Dua malaikat menjadi saksi yang sah bahwa Yesus sudah bangkit. Namun, bagi Maria, Yesus sekarang hanyalah “jenazah” yang dapat diletakkan atau diambil orang. Maria belum terbuka pada pengalaman kebangkitan yang serba baru. Perhatikan bahasa yang dipakainya, “Tuhanku telah diambil orang…,” seakan-akan ia mau “memiliki Yesus” untuk dirinya sendiri.
Yesus yang berdiri di hadapannya malahan dianggap penjaga taman saja. Ketertutupan Maria Magdalena harus dibuka. Yesus membuka dialog dengan bertanya, “Mengapa engkau menangis? Siapakah yang engkau cari?” Pertanyaan ini mengarahkan Maria pada “siapa” bukan lagi “apa.” Akan tetapi, Maria tetap terpaku pada jenazah Yesus. Penjara masa lampau masih kuat mengekangnya. Dia harus berhenti mencari jenazah.
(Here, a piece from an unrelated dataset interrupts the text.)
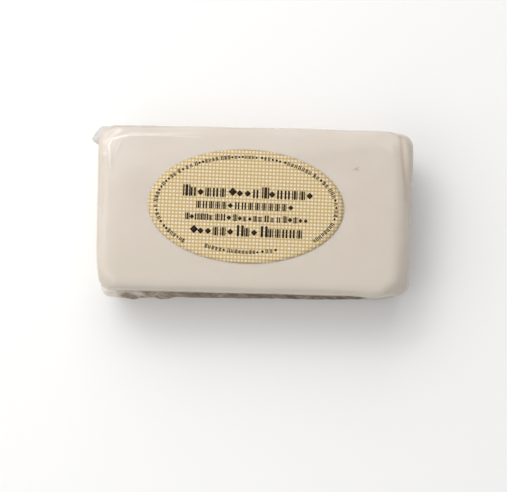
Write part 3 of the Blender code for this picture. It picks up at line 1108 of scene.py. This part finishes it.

Dia harus berhenti mencari Yesus “miliknya” sendiri, Yesus “seperti yang dia pikirkan atau yang dia bayangkan.”
Di titik inilah Maria membutuhkan pewahyuan. Yesus menyapa Maria dengan namanya. Begitu namanya dipanggil, Maria langsung mengenali suara Tuhan, seperti “domba mengenali suara gembalanya.” Maria lalu berpaling, pandangannya tidak lagi mengarah ke kubur. Sapaan Tuhan mengubah arah pandangnya (metanoia). Sekarang barulah ia mengenali Yesus. Namun, Yesus tidak lagi hanya bagi Maria atau para murid-Nya. Sekarang Yesus menjadi milik semua orang dan harus kembali kepada Bapa. Perjalanan iman Maria Magdalena harus sampai pada tahap mengikhlaskan Yesus bagi semua orang. Ia harus membebaskan diri dari keterikatan yang terlalu emosional dan posesif dengan Yesus. Mengapa? Sebab kebangkitan Yesus menghasilkan “keluarga baru.” Kebangkitan mengubah manusia menjadi saudara-saudari Yesus, sebab mereka semua memiliki satu Bapa yang sama.
Tidak hanya itu. Perjumpaan dengan Yesus yang bangkit harus juga diwartakan. Maria harus berhenti “memegang” Yesus, berhenti mengklaim Yesus sebagai miliknya sendiri. Sekarang dia harus mulai pergi mewartakan Injil kebangkitan. Ada perjumpaan dan pengalaman, ada tugas penyebaran. Maria harus mewartakan itu kepada para rasul. Karena itulah Maria Magdalena memang layak disebut apostola apostolorum, rasul dari para rasul.